1945 waren die 16-jährigen Mädchen, wie Anna am Anfang ist, ganz anders als heute. Wie haben Sie sich in diese Zeit hineinversetzt?

Henriette Confurius: Ich kann die Figur, die ich spiele, aus dem Drehbuch gut verstehen. Darüber hinaus kann ich mich an den Regisseur wenden, der intellektuell gut vorbereitet ist. Dadurch wird man in die Zeit hineinversetzt. Auch wenn die Zeit anders war, gibt es aber auch die gleichen Gefühle: Wenn sich damals ein 16-jähriges Mädchen verliebte, ist das nicht anders als heutzutage.


Und als Regisseur, wie haben Sie sich darauf vorbereitet?

Alexander Dierbach: Ich bin selbst in einem Dorf aufgewachsen. Da gibt es heute wie damals verschiedene Lager, die sich einmal überschneiden oder getrennt bleiben. Um mich in die Zeit hineinzuversetzen, habe ich viel gelesen und Bilder angeschaut, wie es in der Zeit aussah, wie die Strukturen aussahen. Allerdings muss man darauf achten, dass man das Mehrwissen von heute nicht in die Zeit hineinprojiziert. Wir wollen ja authentisch erzählen, wie die Menschen damals gelebt und gedacht haben. Von heute aus gesehen, hätten man auf die Barrikaden gehen sollen, als die ersten Bretter hochgezogen wurden. Aber damals wusste man nicht, worauf es hinauslief.
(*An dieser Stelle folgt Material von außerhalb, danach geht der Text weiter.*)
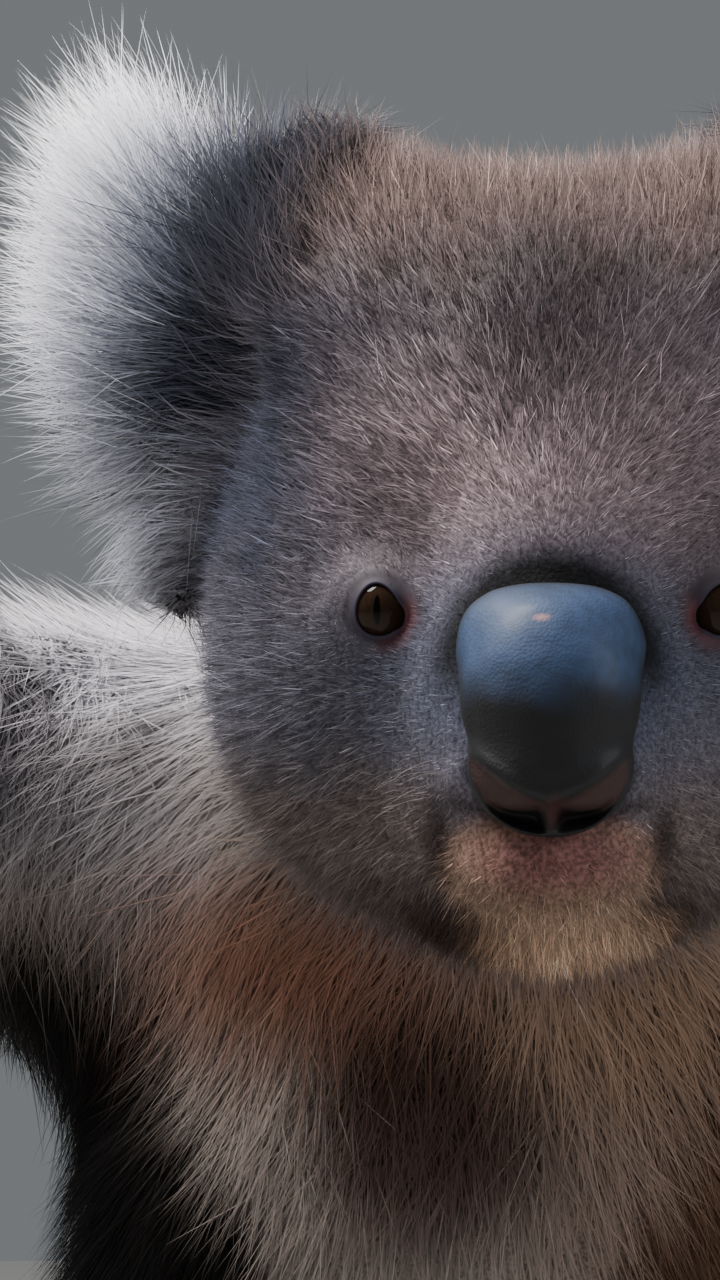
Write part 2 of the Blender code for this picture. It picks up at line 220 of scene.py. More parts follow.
def fromEyes(points):
    # Across, forward and up from the midline of the head at the level of the eyes, in mm
    x, y, z = (points - eyeLine).T * 1000
    return x, -y, z


def atFace(across, up, ahead=0):
    # The place of such distances
    return eyeLine + np.array([across, -ahead, up]) * mm


def step(low, high, x):
    t = np.clip((x - low) / (high - low), 0, 1)
    return t * t * (3 - 2 * t)


def blob(points, middle, radii, soft=0.3):
    # 1 inside an ellipsoid, 0 outside, with a soft edge
    return 1 - step(1 - soft, 1 + soft, np.linalg.norm((points - middle) / np.array(radii), axis=1))


def faceBlob(points, across, up, radii, soft, ahead=0):
    # The same in mm from the line between the eyes
    return blob(points, atFace(across, up, ahead), np.array(radii) * mm, soft)


def wobble(points, size, seed=0):
    # A smooth random value between -1 and 1, from crossing waves of about that size
    waves = np.random.default_rng(seed).normal(size=(7, 3))
    waves = unit(waves) * (2 * np.pi / size) * np.linspace(0.7, 1.5, 7)[:, None]
    phases = np.random.default_rng(seed + 1).uniform(0, 2 * np.pi, 7)
    return np.sin(points @ waves.T + phases).mean(axis=1) * 1.6


def applied(obj):
    # The modifiers' result becomes the object's own mesh
    graph = bpy.context.evaluated_depsgraph_get()
    obj.data = bpy.data.meshes.new_from_object(obj.evaluated_get(graph))
    obj.modifiers.clear()
    return obj


def newMesh(name, bm):
    mesh = bpy.data.meshes.new(name)
    bm.to_mesh(mesh)
    bm.free()
    return mesh


def addPiece(name, mesh):
    piece = bpy.data.objects.new(name, mesh)
    bpy.context.scene.collection.objects.link(piece)
    return piece


def finished(piece, slot, *nodes):
    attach(piece, "root")
    if nodes:
        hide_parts(*nodes)


# The skin: all the flesh in one piece, inside the solids by the depth of the coat

# Depth of the coat, length and width of its hairs in mm, and how steeply they rise in degrees, for each area.
# coatDepth adds the depth on the head and by the wrists, and the ears' flesh has a shape of its own.
coatAreas = {
    "head": (0.0, 8.4, 0.35, 47),
    "lower_jaw": (0.0, 7.0, 0.38, 32),
    "nose": (0.0, 2.0, 0.36, 20),
    "eye": (0.0, 2.0, 0.34, 20),
    "ear": (0.0, 34.0, 0.30, 26),
    "neck": (12.0, 24.0, 0.58, 27),
    "trunk": (12.0, 27.0, 0.62, 26),
    "upper_arm": (11.0, 24.0, 0.58, 26),
    "forearm": (9.0, 19.0, 0.56, 27),
    "hand": (2.4, 6.0, 0.48, 22),
    "thigh": (12.0, 24.0, 0.64, 28),
    "shin": (10.0, 19.0, 0.60, 28),
    "foot": (2.4, 7.0, 0.50, 22),
}
areaNames = list(coatAreas)

skinShape = {
    "voxel": 0.0034,
    "pinnaVoxel": 0.004,
    "outlineVoxel": 0.0045,
    "rounding": 14,
    "pawRounding": 3,
    "insetSteps": 8,
    "pinnaHalf": 0.0036,  # half the thickness of the ear's flesh, before it is drawn in
    "pinnaSize": 0.80,    # its size beside the whole ear's with its hair
    "pinnaIn": 0.42,      # how far towards the head it is drawn in, as a share of the ear's reach
}


def areaOf(name):
    return next(i for i, area in enumerate(areaNames) if name.startswith(area))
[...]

In diesem Zusammenhang sagt Anna einen wichtigen Satz zu Friedrich: „Jede Woche ist etwas anderes“. So war es bei der Entstehung dieser Grenzsituation. Vielleicht braucht man nächste Woche einen Passierschein, um in die andere Hälfte zu kommen. Zunächst kommen die Amerikaner, dann die Russen. Dann wird ein Bretterzaun, später ein kleiner Stacheldraht aufgezogen. Die Menschen wussten damals noch nicht, wie es weitergehen sollte.